§ **Requirement**: Restate, word for word, every line of the data.

* Start *

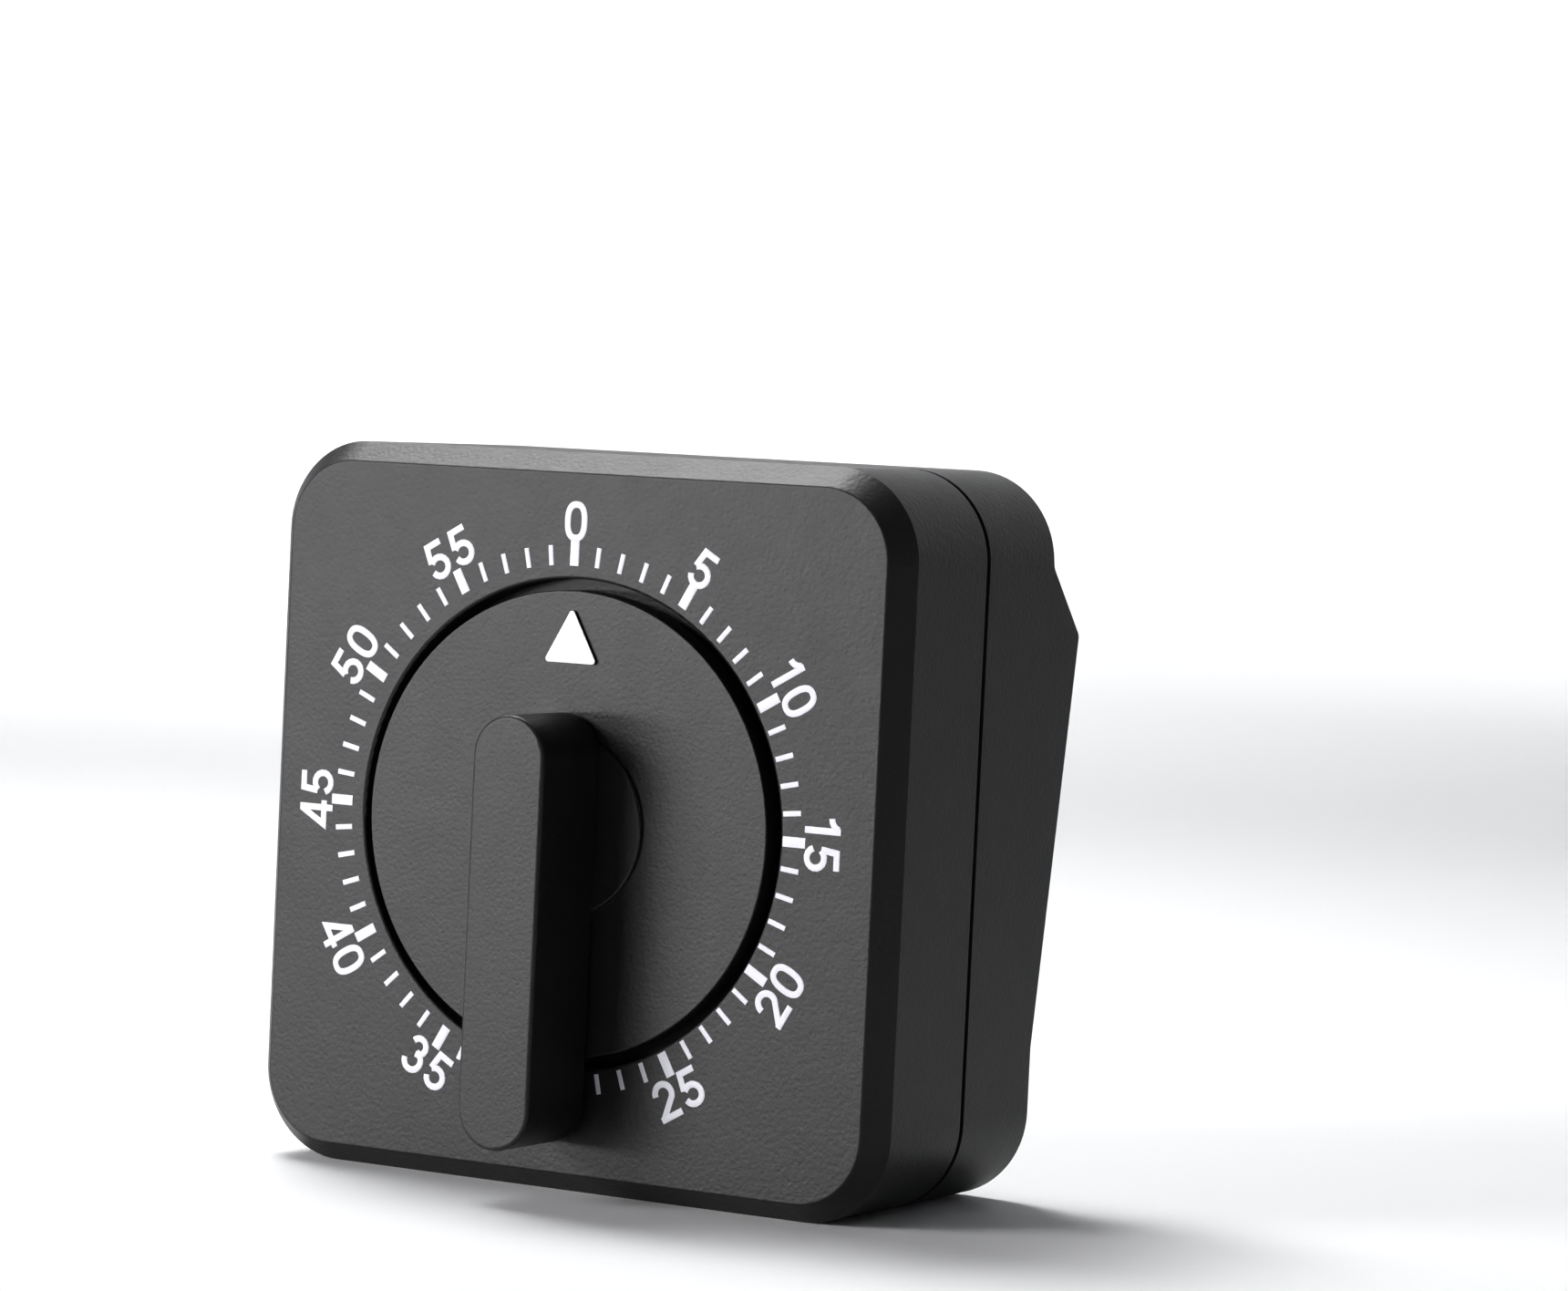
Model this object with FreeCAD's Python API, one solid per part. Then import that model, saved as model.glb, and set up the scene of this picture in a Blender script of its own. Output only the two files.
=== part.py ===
"""Square 60-minute mechanical kitchen timer, as an assembly of separate pieces, in millimetres.

Frame: X to the right as the user faces the dial, Y away from the user, Z up. The origin is in the middle of
the flat bottom that the casing stands on. The inside is described from the dial: x and z from the dial's
axis, and depth from the casing's flat front face, growing towards the back.
"""
import FreeCAD, Part
import math
import os

# Casing
CASE = 70.0                 # width and height
CORNER = 8.75               # outer corner radius
WALL = 2.0
CHAMFER_WIDTH = 1.92        # of the sloping border around the front face
CHAMFER_DEPTH = 2.43
BACK = 29.8                 # depth of the back's flat plane
SEAM_FRONT = 15.75          # the front shell ends here
SEAM_BACK = 16.45           # the rear shell's outer wall starts here
WEDGE_BACK = 35.75          # depth of the wedge's ridge
WEDGE_BOTTOM = -20.1        # where the long slope leaves the flat back, from the dial's axis
WEDGE_RIDGE = 19.6
WEDGE_TOP = 26.25
BEND_RADIUS = 1.0           # of the ridge and of the wedge's two inward bends
BACK_EDGE = 0.5             # rounding around the back
EDGE = 0.3                  # small roundings of moulded edges
TONGUE = 1.0                # wall of the rear shell's locating tongue
TONGUE_REACH = 2.5
TONGUE_GAP = 0.07           # between the tongue and the front shell's wall

# Dial and grip
RECESS_RADIUS = 23.15
RECESS_DEPTH = 3.0
DISC_RADIUS = 22.05
DISC_EDGE = 0.15
DISC_PROUD = 0.6            # the disc's face stands this far in front of the casing's
DISC_THICK = 2.2
HUB_RADIUS = 8.7
HUB_STEP = 0.5
HUB_EDGE = 0.21
GRIP_WIDTH = 7.8
GRIP_TOP = 10.6             # ends of the grip bar, from the dial's axis
GRIP_BOTTOM = -30.0
GRIP_FRONT = -10.9
GRIP_EDGE = 0.4
POINTER_BASE = 15.2
POINTER_TIP = 20.2
POINTER_WIDTH = 6.1
POINTER_RAISED = 0.35
POINTER_CORNER = 0.35
POINTER_EDGE = 0.12
SLEEVE_RADIUS = 4.0
SLEEVE_END = 6.2            # depth where the disc's sleeve ends
SHAFT_TIP = 0.85            # depth of the main arbor's front end, inside the sleeve
SHAFT_FLAT = 1.3            # distance of its flat from its axis
SHAFT_GAP = 0.03            # radial, around the shaft and the grip's pegs
CLIP_FRONT = 2.5            # depth of the spring clip beside the flat
PEG_RADIUS = 1.2
PEG_AT = 5.0                # the grip's two pegs, above and below the axis
PEG_TIP = 0.95

# Movement
PLATE_FRONT = 6.5           # depth of the front plate's front face
PLATE_REAR = 19.0           # depth of the rear plate's front face
PLATE_THICK = 1.0
PLATE_WIDTH = 46.0
PLATE_CORNER = 3.0
PILLAR_AT = 20.0
PILLAR_RADIUS = 1.6
PILLAR_FOOT = 0.9
PILLAR_THREAD = 4.0         # how far the screws reach into the pillars
ARBOR_RADIUS = 0.8
PIVOT_RADIUS = 0.45
MAIN_RADIUS = 2.0
MAIN_PIVOT = 1.5
RUN = 0.05                  # radial running clearance
END_PLAY = 0.2              # between an arbor's shoulder and a plate
THREAD_GAP = 0.02           # radial, around a screw's thread
PRESSURE_ANGLE = math.radians(25)
ADDENDUM = 0.8              # in modules
DEDENDUM = 1.05
BACKLASH = 0.07

# Gear train: teeth of each wheel and of the pinion that it drives, module, and the direction of the pinion
GREAT_TEETH, SECOND_LEAVES, GREAT_MODULE, TO_SECOND = 60, 12, 0.45, math.radians(150)
SECOND_TEETH, THIRD_LEAVES, SECOND_MODULE, TO_THIRD = 50, 10, 0.35, math.radians(61.3)
THIRD_TEETH, FOURTH_LEAVES, THIRD_MODULE, TO_FOURTH = 50, 10, 0.30, math.radians(1.9)
FOURTH_TEETH, ESCAPE_LEAVES, FOURTH_MODULE, TO_ESCAPE = 40, 10, 0.30, math.radians(16.3)
ESCAPE_TEETH, ESCAPE_TIP, ESCAPE_TO_ANCHOR, TO_ANCHOR = 15, 5.0, 7.6, math.radians(-20.8)
ESCAPE_ROOT = 3.7
ANCHOR_SWING = math.radians(4)
PALLET_RADIUS = 0.35

# Layers of the movement: the depths of each flat piece's front and rear faces
CAM_LAYER = (7.9, 8.7)      # zero cam, release lever and second wheel
INERTIA_LAYER = (9.2, 10.2)
GREAT_LAYER = (9.4, 10.4)
RATCHET_LAYER = (10.5, 11.3)
CLIP_LAYER = (11.4, 11.9)
THIRD_LAYER = (12.0, 12.7)
MAINSPRING_LAYER = (12.4, 17.6)
FOURTH_LAYER = (14.4, 15.0)
ESCAPE_LAYER = (16.5, 17.1)
ANCHOR_LAYER = (17.6, 18.3)
HAMMER_LAYER = (20.4, 21.2)
PINION_OVERHANG = 0.2       # a pinion is longer at each end than the wheel that turns it

# Bell and its hammer
BELL_RADIUS = 21.0
BELL_THICK = 1.0
BELL_RIM = 21.6             # depths of the bell's rim and crown
BELL_CROWN = 27.1
BELL_SHOULDER = 3.0
BELL_FOOT = 1.2             # radius of the bell post's foot in the rear plate
BELL_POST = 2.4
BELL_AT = (0.0, -7.0)
HAMMER_LENGTH = 11.0
HAMMER_HEAD = 2.2
HAMMER_BEARING = math.radians(-30)
HAMMER_REACH = 15.8         # from the bell's axis to the hammer head's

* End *

§ **Written response**:
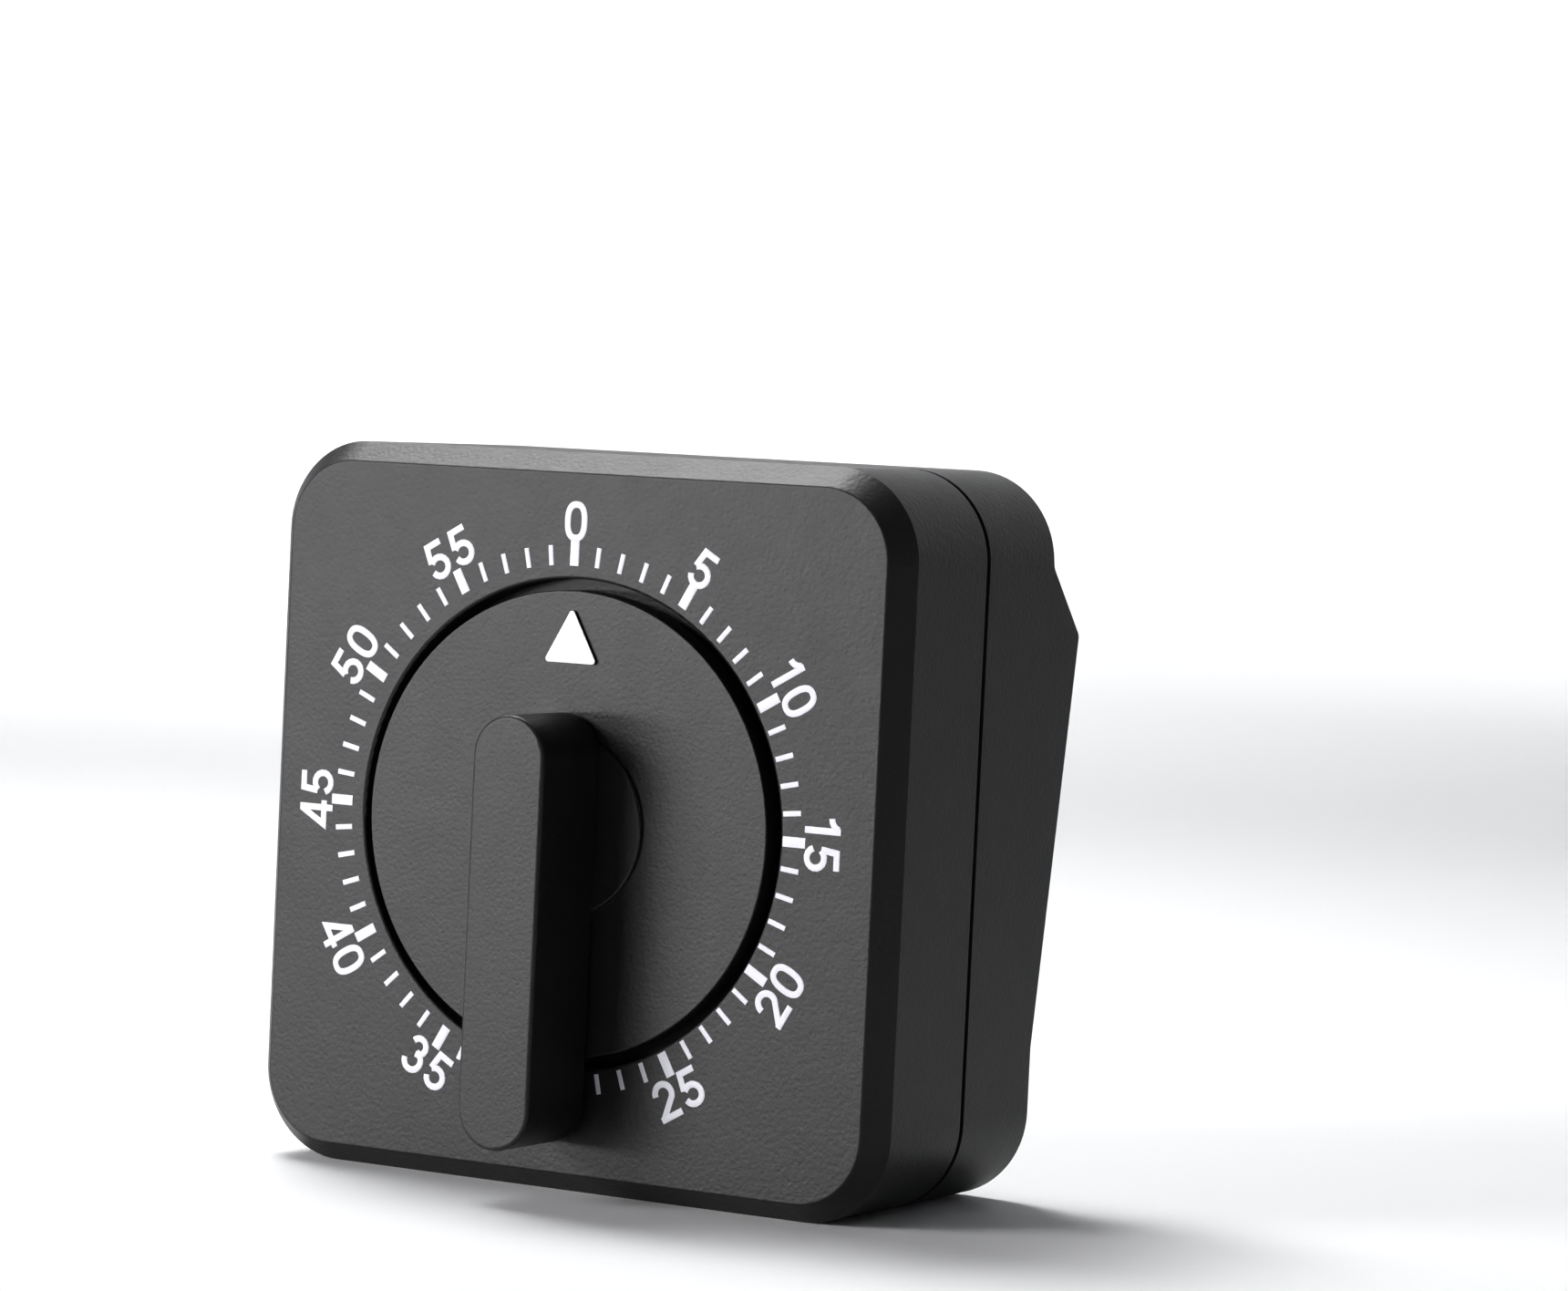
Model this object with FreeCAD's Python API, one solid per part. Then import that model, saved as model.glb, and set up the scene of this picture in a Blender script of its own. Output only the two files.
=== part.py ===
"""Square 60-minute mechanical kitchen timer, as an assembly of separate pieces, in millimetres.

Frame: X to the right as the user faces the dial, Y away from the user, Z up. The origin is in the middle of
the flat bottom that the casing stands on. The inside is described from the dial: x and z from the dial's
axis, and depth from the casing's flat front face, growing towards the back.
"""
import FreeCAD, Part
import math
import os

# Casing
CASE = 70.0                 # width and height
CORNER = 8.75               # outer corner radius
WALL = 2.0
CHAMFER_WIDTH = 1.92        # of the sloping border around the front face
CHAMFER_DEPTH = 2.43
BACK = 29.8                 # depth of the back's flat plane
SEAM_FRONT = 15.75          # the front shell ends here
SEAM_BACK = 16.45           # the rear shell's outer wall starts here
WEDGE_BACK = 35.75          # depth of the wedge's ridge
WEDGE_BOTTOM = -20.1        # where the long slope leaves the flat back, from the dial's axis
WEDGE_RIDGE = 19.6
WEDGE_TOP = 26.25
BEND_RADIUS = 1.0           # of the ridge and of the wedge's two inward bends
BACK_EDGE = 0.5             # rounding around the back
EDGE = 0.3                  # small roundings of moulded edges
TONGUE = 1.0                # wall of the rear shell's locating tongue
TONGUE_REACH = 2.5
TONGUE_GAP = 0.07           # between the tongue and the front shell's wall

# Dial and grip
RECESS_RADIUS = 23.15
RECESS_DEPTH = 3.0
DISC_RADIUS = 22.05
DISC_EDGE = 0.15
DISC_PROUD = 0.6            # the disc's face stands this far in front of the casing's
DISC_THICK = 2.2
HUB_RADIUS = 8.7
HUB_STEP = 0.5
HUB_EDGE = 0.21
GRIP_WIDTH = 7.8
GRIP_TOP = 10.6             # ends of the grip bar, from the dial's axis
GRIP_BOTTOM = -30.0
GRIP_FRONT = -10.9
GRIP_EDGE = 0.4
POINTER_BASE = 15.2
POINTER_TIP = 20.2
POINTER_WIDTH = 6.1
POINTER_RAISED = 0.35
POINTER_CORNER = 0.35
POINTER_EDGE = 0.12
SLEEVE_RADIUS = 4.0
SLEEVE_END = 6.2            # depth where the disc's sleeve ends
SHAFT_TIP = 0.85            # depth of the main arbor's front end, inside the sleeve
SHAFT_FLAT = 1.3            # distance of its flat from its axis
SHAFT_GAP = 0.03            # radial, around the shaft and the grip's pegs
CLIP_FRONT = 2.5            # depth of the spring clip beside the flat
PEG_RADIUS = 1.2
PEG_AT = 5.0                # the grip's two pegs, above and below the axis
PEG_TIP = 0.95

# Movement
PLATE_FRONT = 6.5           # depth of the front plate's front face
PLATE_REAR = 19.0           # depth of the rear plate's front face
PLATE_THICK = 1.0
PLATE_WIDTH = 46.0
PLATE_CORNER = 3.0
PILLAR_AT = 20.0
PILLAR_RADIUS = 1.6
PILLAR_FOOT = 0.9
PILLAR_THREAD = 4.0         # how far the screws reach into the pillars
ARBOR_RADIUS = 0.8
PIVOT_RADIUS = 0.45
MAIN_RADIUS = 2.0
MAIN_PIVOT = 1.5
RUN = 0.05                  # radial running clearance
END_PLAY = 0.2              # between an arbor's shoulder and a plate
THREAD_GAP = 0.02           # radial, around a screw's thread
PRESSURE_ANGLE = math.radians(25)
ADDENDUM = 0.8              # in modules
DEDENDUM = 1.05
BACKLASH = 0.07

# Gear train: teeth of each wheel and of the pinion that it drives, module, and the direction of the pinion
GREAT_TEETH, SECOND_LEAVES, GREAT_MODULE, TO_SECOND = 60, 12, 0.45, math.radians(150)
SECOND_TEETH, THIRD_LEAVES, SECOND_MODULE, TO_THIRD = 50, 10, 0.35, math.radians(61.3)
THIRD_TEETH, FOURTH_LEAVES, THIRD_MODULE, TO_FOURTH = 50, 10, 0.30, math.radians(1.9)
FOURTH_TEETH, ESCAPE_LEAVES, FOURTH_MODULE, TO_ESCAPE = 40, 10, 0.30, math.radians(16.3)
ESCAPE_TEETH, ESCAPE_TIP, ESCAPE_TO_ANCHOR, TO_ANCHOR = 15, 5.0, 7.6, math.radians(-20.8)
ESCAPE_ROOT = 3.7
ANCHOR_SWING = math.radians(4)
PALLET_RADIUS = 0.35

# Layers of the movement: the depths of each flat piece's front and rear faces
CAM_LAYER = (7.9, 8.7)      # zero cam, release lever and second wheel
INERTIA_LAYER = (9.2, 10.2)
GREAT_LAYER = (9.4, 10.4)
RATCHET_LAYER = (10.5, 11.3)
CLIP_LAYER = (11.4, 11.9)
THIRD_LAYER = (12.0, 12.7)
MAINSPRING_LAYER = (12.4, 17.6)
FOURTH_LAYER = (14.4, 15.0)
ESCAPE_LAYER = (16.5, 17.1)
ANCHOR_LAYER = (17.6, 18.3)
HAMMER_LAYER = (20.4, 21.2)
PINION_OVERHANG = 0.2       # a pinion is longer at each end than the wheel that turns it

# Bell and its hammer
BELL_RADIUS = 21.0
BELL_THICK = 1.0
BELL_RIM = 21.6             # depths of the bell's rim and crown
BELL_CROWN = 27.1
BELL_SHOULDER = 3.0
BELL_FOOT = 1.2             # radius of the bell post's foot in the rear plate
BELL_POST = 2.4
BELL_AT = (0.0, -7.0)
HAMMER_LENGTH = 11.0
HAMMER_HEAD = 2.2
HAMMER_BEARING = math.radians(-30)
HAMMER_REACH = 15.8         # from the bell's axis to the hammer head's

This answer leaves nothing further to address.